Members of the gospel choir from St. Augustine Parish in South Bend sing during Mass on Saturday, November 1.
Hope is to walk with the assurance that “God has not abandoned His people,” Father Smith advised, for there will never be a post-Christian era because “Jesus is alive.”
Honoring Brother Roy Smith
After the keynote, the inaugural Hope and Holiness Award was presented to Holy Cross Brother Roy Smith by the Black Catholic Advisory Board of the Diocese of Fort Wayne-South Bend. Bestowing the award was board member Wendy Summers, who said that the award was established “to highlight modern-day examples of holiness and hope regarding Black Catholic evangelization, pastoral care, education, history, and vocation.”
Summers said that the board wanted to honor people who have made a “sustained contribution to the faith by living the Gospel message and active involvement in a variety of Church and community service projects,” while also demonstrating compassion and service throughout a long period of time.
Brother Roy professed vows at the Congregation of Holy Cross in 1962. Currently the development director for the Midwest Province of Holy Cross, Brother Roy’s professional career was as a social worker at a variety of Catholic institutions in the Midwest, including Catholic Charities of the Diocese of Fort Wayne-South Bend. He is a past president of the National Catholic Clergy Caucus and a founding member of the diocesan Black Catholic Advisory Board. He also has been a tireless worker for civil rights and evangelization in this country and in Africa.
Summers said that Brother Roy answered the call to religious life and has the heart of a servant, living a life of humility and always putting others’ interests before his own. She said that the plaque will hang in St. Augustine’s Community Room to highlight a member of their community who has answered the call to holy living.
The day concluded with the All Saints’ Day Mass celebrated by St. Augustine pastor Father Bill Schooler and concelebrated by Father Smith and Father Augustine Onuoha, pastor of St. John the Baptist Parish in South Bend. A small section of the parish gospel choir provided the music.
“When the African slaves gathered in hushed harbors to pray, they were already pilgrims of hope, believing in a freedom they could not yet see.”
—Father Kareem Smith
Goals for the Celebration
The celebration was sponsored by the diocesan Black Catholic Advisory Board and was prepared by Deacon Mel Tardy, administrator of St. Augustine Parish, and a committee led by his wife, Annie Tardy. Deacon Tardy has been a member of St. Augustine Parish since 1988, when he was studying for his master’s degree at the University of Notre Dame. He was ordained a deacon in 2011. He told Today’s Catholic before the event that he had three hopes for the celebration:
First, in a “season of division,” he hoped to gather people through the “unifying Gospel of agapeic love and mercy” and remind people that the Catholic Church is universal and welcomes all people. He also hoped to celebrate the history of God’s hand at work in the African American community and help people understand that the Church is more truly universal “when the hour of worship on Sunday is no longer the most segregated hour in America.”

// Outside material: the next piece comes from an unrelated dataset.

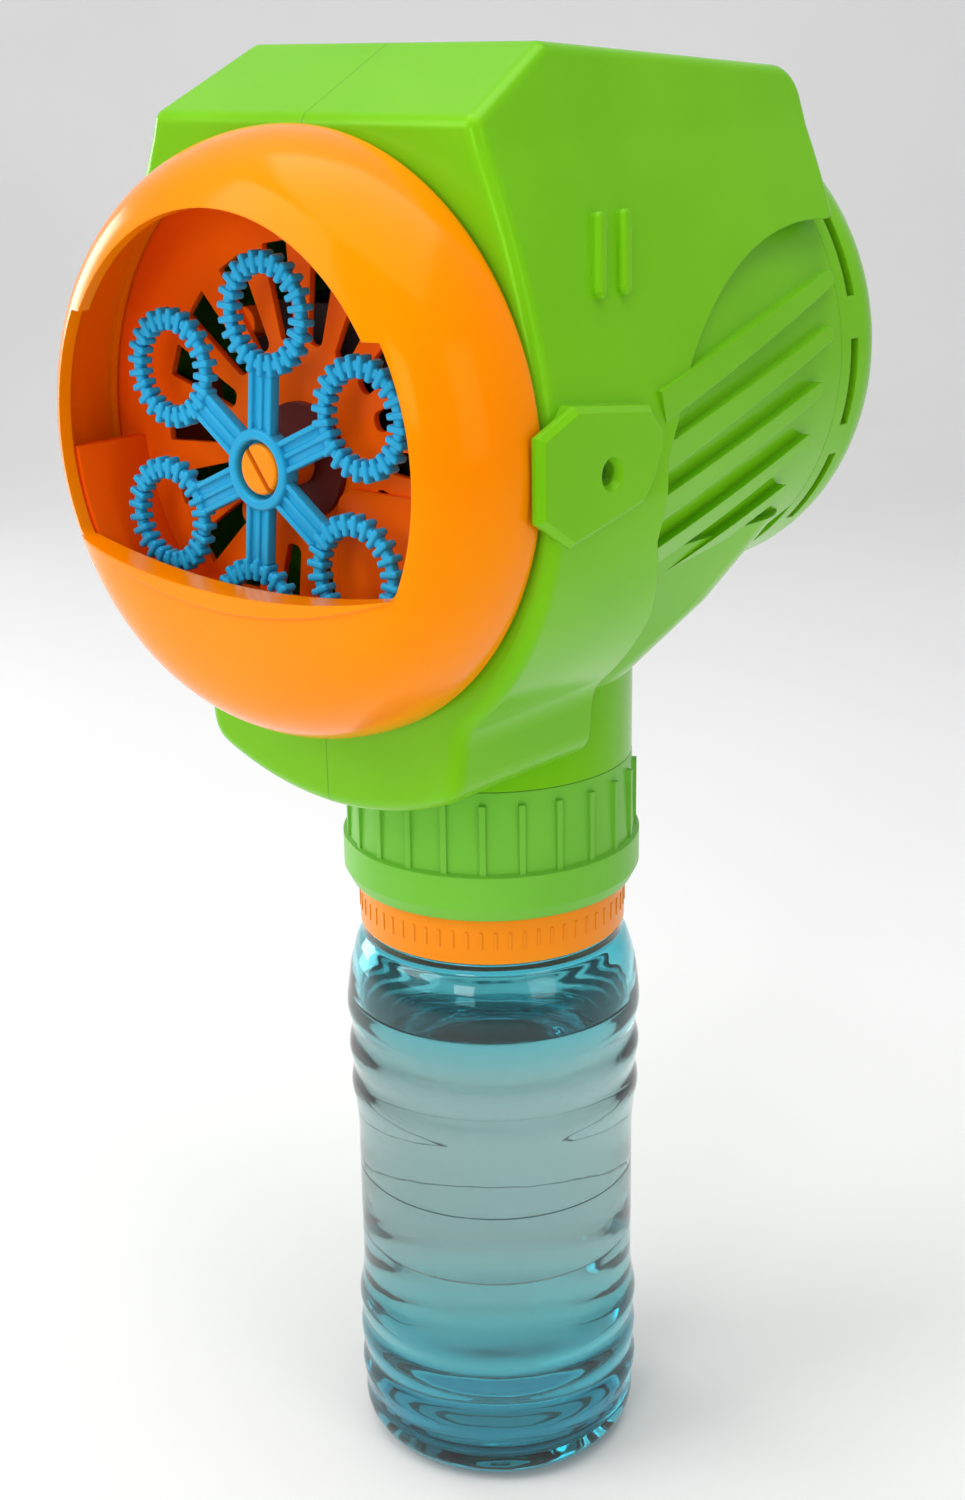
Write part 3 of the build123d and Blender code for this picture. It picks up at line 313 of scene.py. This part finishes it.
def soft_box(bm, low, high, radius, steps=2, where=Matrix.Identity(4)):
    """Adds a box with rounded edges between two corners, placed by a matrix."""
    box = bmesh.new()
    bmesh.ops.create_cube(box, size=1.0)
    centre = (Vector(low) + Vector(high)) / 2
    span = Vector(high) - Vector(low)
    box.transform(Matrix.Translation(centre) @ Matrix.Diagonal((*span, 1)))
    bmesh.ops.bevel(box, geom=box.edges[:], offset=radius, segments=steps, affect="EDGES", profile=0.5)
    add_copy(bm, box, where)
    box.free()


def add_copy(bm, source, where):
    """Adds a moved copy of one bmesh to another."""
    mesh = bpy.data.meshes.new("copy")
    source.to_mesh(mesh)
    mesh.transform(where)
    bm.from_mesh(mesh)
    bpy.data.meshes.remove(mesh)


def catmull_rom(a, b, c, d, t):
    """The curve's value from b (t = 0) to c (t = 1)."""
    square = 2 * a - 5 * b + 4 * c - d
    cube = 3 * b - a - 3 * c + d
    return 0.5 * (2 * b + (c - a) * t + square * t * t + cube * t ** 3)


def smooth_line(points, steps=6):
    """Catmull-Rom curve through (radius, z) points."""
    padded = [points[0], *points, points[-1]]
    line = []
    for four in zip(padded, padded[1:], padded[2:], padded[3:]):
        for step in range(steps):
            line.append(tuple(catmull_rom(*values, step / steps) for values in zip(*four)))
    line.append(points[-1])
    return line


# The wheel is made in millimetres about its own axis: z is forwards, x is across and y is up.
WHEEL_TURN = -5.4         # degrees that the first loop stands away from straight up
LOOPS = 6
LOOP_CIRCLE_R = 24.3
HUB_R = 6.5
HUB_BORE_R = 4.7
HUB_BACK = -1.85
HUB_FRONT = 1.4
WEB_BORE_R = 2.95
WEB_FRONT = -1.05
RING_R = (6.95, 8.8)
RING_HALF = 0.9
FINS = 24
FIN_R = (6.1, 9.6)
FIN_THICK = 1.12
FIN_HALF = 1.3
SPOKE_END = LOOP_CIRCLE_R - 7.5
SPOKE_HALF = 2.3
RAIL_OFFSET = 2.1
RAIL_THICK = 0.94
RAIL_HALF = 0.98
spindle_low, spindle_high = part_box("wheel_spindle")
wheel_low, wheel_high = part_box("wand_wheel")
WHEEL_Z = (spindle_low[2] + spindle_high[2]) / 2 / MM
WHEEL_DEPTH = -wheel_low[1] / MM - HUB_FRONT
forward = Matrix.Translation((0, 0, WHEEL_Z)) @ Matrix.Rotation(math.radians(90), 4, "X")


def ring_section(bm, inner, outer, back_z, front_z, radius, segments=96):
    """A ring whose section is a rounded rectangle."""
    corners = [(outer - radius, back_z + radius, -90), (outer - radius, front_z - radius, 0),
               (inner + radius, front_z - radius, 90), (inner + radius, back_z + radius, 180)]
    section = []
    for r, z, start in corners:
        for step in range(5):
            a = math.radians(start + 22.5 * step)
            section.append((r + radius * math.cos(a), z + radius * math.sin(a)))
    rows = lathe(bm, section, segments)
    last, first = rows[-1], rows[0]
    for number in range(segments):
        after = (number + 1) % segments
        bm.faces.new((last[number], last[after], first[after], first[number]))


def wand_wheel():
    """The wheel as moulded: hub and web, six spokes with rails and a ridge, six loops with fins."""
    bm = bmesh.new()
    ring_section(bm, HUB_BORE_R, HUB_R, HUB_BACK, HUB_FRONT, 0.55)
    ring_section(bm, WEB_BORE_R, HUB_BORE_R + 0.3, HUB_BACK + 0.05, WEB_FRONT, 0.1)
    loop = bmesh.new()
    ring_section(loop, *RING_R, -RING_HALF, RING_HALF, 0.6, 72)
    for number in range(FINS):
        turn = Matrix.Rotation(2 * math.pi * number / FINS, 4, "Z")
        low = (FIN_R[0], -FIN_THICK / 2, -FIN_HALF)
        high = (FIN_R[1], FIN_THICK / 2, FIN_HALF)
        soft_box(loop, low, high, 0.36, 3, turn)
    spoke = bmesh.new()
    soft_box(spoke, (HUB_R - 0.8, -SPOKE_HALF, -0.6), (SPOKE_END, SPOKE_HALF, 0.35), 0.15)
    for side in (-RAIL_OFFSET, RAIL_OFFSET):
        low = (HUB_R - 0.9, side - RAIL_THICK / 2, -RAIL_HALF)
        high = (SPOKE_END, side + RAIL_THICK / 2, RAIL_HALF)
        soft_box(spoke, low, high, 0.26, 3)
    soft_box(spoke, (HUB_R - 0.7, -0.42, -0.7), (SPOKE_END - 0.8, 0.42, 0.8), 0.24, 3)
    for number in range(LOOPS):
        turn = Matrix.Rotation(math.radians(90 + WHEEL_TURN + 60 * number), 4, "Z")
        add_copy(bm, loop, turn @ Matrix.Translation((LOOP_CIRCLE_R, 0, 0)))
        add_copy(bm, spoke, turn)
    loop.free()
    spoke.free()
    bm.transform(forward @ Matrix.Translation((0, 0, WHEEL_DEPTH)))
    new_piece("wand_wheel_moulded", bm, blue, "wheel", "wand_wheel")


wand_wheel()

# The bottle's side from above the foot to below the neck, as (radius, height). It is blown, so uneven()
# makes its ribs and wall vary a little on the way round.
OUTER = [
    (27.0, 6.0), (26.95, 9.8), (27.6, 13.5), (27.0, 17.3), (27.6, 21.0), (27.0, 24.8), (27.6, 28.5),
    (27.0, 32.1), (26.6, 36.0), (26.6, 44.0), (26.45, 44.8), (26.6, 45.6), (26.6, 57.6), (26.4, 58.4),
    (26.6, 59.2), (26.6, 66.0), (27.1, 71.5), (27.7, 75.5), (27.1, 79.5), (27.9, 83.5), (27.1, 87.5),
    (27.95, 91.5), (27.6, 96.0), (26.9, 100.5), (25.6, 105.0), (24.4, 107.0), (24.4, 108.8),
]


def uneven(radius, z, angle):
    """Draws the blown wall in by up to a few tenths, in the two ribbed bands."""
    band = math.exp(-((z - 83) / 11) ** 2) + 0.7 * math.exp(-((z - 20) / 9) ** 2)
    wave = math.sin(3 * angle + 0.21 * z) + 0.6 * math.sin(5 * angle - 0.37 * z + 1.0)
    fade = min(1.0, radius / 26)
    return radius - fade * (0.10 + 0.10 * wave) * band


def bottle_wall():
    """The bottle's outside, mouth and inside as one turned skin."""
    bm = bmesh.new()
    foot = [(0, 3.0), (8, 2.7), (15.0, 1.7), (17.8, 0.5), (19.0, 0.05), (20.5, 0.0), (22.3, 0.15),
            (24.6, 1.3), (26.3, 3.3)]
    neck = [(24.2, 109.0), (20.4, 109.1), (20.0, 109.8), (20.0, 125.2), (19.6, 125.8), (19.2, 125.8),
            (18.8, 125.2)]
    inside = [(18.8, 110.0), (19.4, 108.6), (22.8, 105.6), (25.0, 101.5), (25.9, 96.0), (26.0, 88.0),
              (25.7, 60.0), (25.7, 40.0), (25.8, 12.0), (25.2, 7.6), (23.0, 5.0), (19.5, 4.0), (12.0, 4.6),
              (0, 5.0)]
    profile = smooth_line(foot + OUTER) + smooth_line(neck, 3) + smooth_line(inside, 5)
    lathe(bm, profile, 144, uneven)
    new_piece("bottle_blown", bm, bottle_clear, "reservoir", "bottle")


def liquid():
    """The solution, whose surface climbs the wall a little."""
    bm = bmesh.new()
    side = [(0, 4.9), (12.0, 4.5), (19.6, 3.9), (23.1, 4.9), (25.3, 7.5), (25.9, 12.0), (25.8, 40.0),
            (25.8, 60.0), (26.1, 88.0), (26.05, 94.6)]
    surface = [(25.6, 94.0), (24.6, 93.9), (0, 93.9)]
    lathe(bm, smooth_line(side, 4) + surface, 144)
    new_piece("bubble_solution_fill", bm, solution, "reservoir", "bubble_solution")


bottle_wall()
liquid()

# ------------------------------------------------------------------ room
FLOOR_HALF = 3.0
FLOOR_BACK = 0.9
COVE_R = 0.5
COVE_STEPS = 12
WALL_TOP = 2.5


def studio():
    """A pale floor that curves up into a wall behind the object."""
    mesh = bpy.data.meshes.new("floor")
    bm = bmesh.new()
    rows = [(-FLOOR_HALF, 0.0), (FLOOR_BACK, 0.0)]
    for step in range(1, COVE_STEPS + 1):
        a = math.pi / 2 * step / COVE_STEPS
        rows.append((FLOOR_BACK + COVE_R * math.sin(a), COVE_R - COVE_R * math.cos(a)))
    rows.append((FLOOR_BACK + COVE_R, WALL_TOP))
    turn = Matrix.Rotation(YAW, 4, "Z")
    previous = None
    for y, z in rows:
        pair = [bm.verts.new(turn @ Vector((x, y, z))) for x in (-FLOOR_HALF, FLOOR_HALF)]
        if previous:
            bm.faces.new((previous[0], previous[1], pair[1], pair[0]))
        previous = pair
    for face in bm.faces:
        face.smooth = True
    bm.to_mesh(mesh)
    bm.free()
    floor = bpy.data.objects.new("floor", mesh)
    bpy.context.scene.collection.objects.link(floor)
    mat, tree, shader = material("floor_paint")
    tint = ramp(tree, noise(tree, 6, 2).outputs["Fac"], (0.90, 0.90, 0.90), (0.92, 0.92, 0.92))
    tree.links.new(tint.outputs["Color"], shader.inputs["Base Color"])
    shader.inputs["Roughness"].default_value = 0.7
    mesh.materials.append(mat)


def area_light(name, where, target, size, power):
    """A rectangular soft light that faces a target."""
    data = bpy.data.lights.new(name, "AREA")
    data.shape = "RECTANGLE"
    data.size, data.size_y = size
    data.energy = power
    light = bpy.data.objects.new(name, data)
    bpy.context.scene.collection.objects.link(light)
    light.location = where
    light.rotation_euler = (Vector(target) - Vector(where)).to_track_quat("-Z", "Y").to_euler()


studio()
middle = (0, 0, 0.16)
area_light("key_left", (-0.45, -0.75, 0.75), middle, (0.6, 0.6), 4.2)
area_light("top", (0.05, -0.1, 1.0), middle, (0.9, 0.9), 5.5)
area_light("fill_right", (0.9, -0.15, 0.45), middle, (0.35, 0.6), 1.2)
area_light("front_right", (0.30, -0.95, 0.40), middle, (0.3, 0.3), 1.6)
area_light("side_left", (-0.95, -0.05, 0.22), (0, 0, 0.08), (0.3, 0.5), 2.5)
world = bpy.data.worlds.new("world")
world.use_nodes = True
world.node_tree.nodes["Background"].inputs["Color"].default_value = (1, 1, 1, 1)
world.node_tree.nodes["Background"].inputs["Strength"].default_value = 0.42
bpy.context.scene.world = world
bpy.context.scene.view_settings.view_transform = "Standard"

Second, Deacon Tardy wanted to remind people that God has been uniquely present in the history and culture of African American Catholics, as He has been in other ethnic and national groups. Each group has particular gifts, and “we are better as a Church when we use all the gifts for healing and building up the Body of Christ,” he said, noting that one gift passed along by ancestors to African American Catholics “is the gift to have joy in the midst of sorrow; to endure in faith even when it seems all hope is lost.”
Third, and lastly, Deacon Tardy said he wanted to showcase “exemplars of hope and holiness from both history and the modern day,” hence the award to Brother Roy. He explained that he hoped people would see that “it is not a season for division and despair but a season for God to better reveal the saints already among us. … We want people to know that, even today, it is possible – indeed, necessary – to hold onto hope and holiness. It is possible to hold fast to joy!”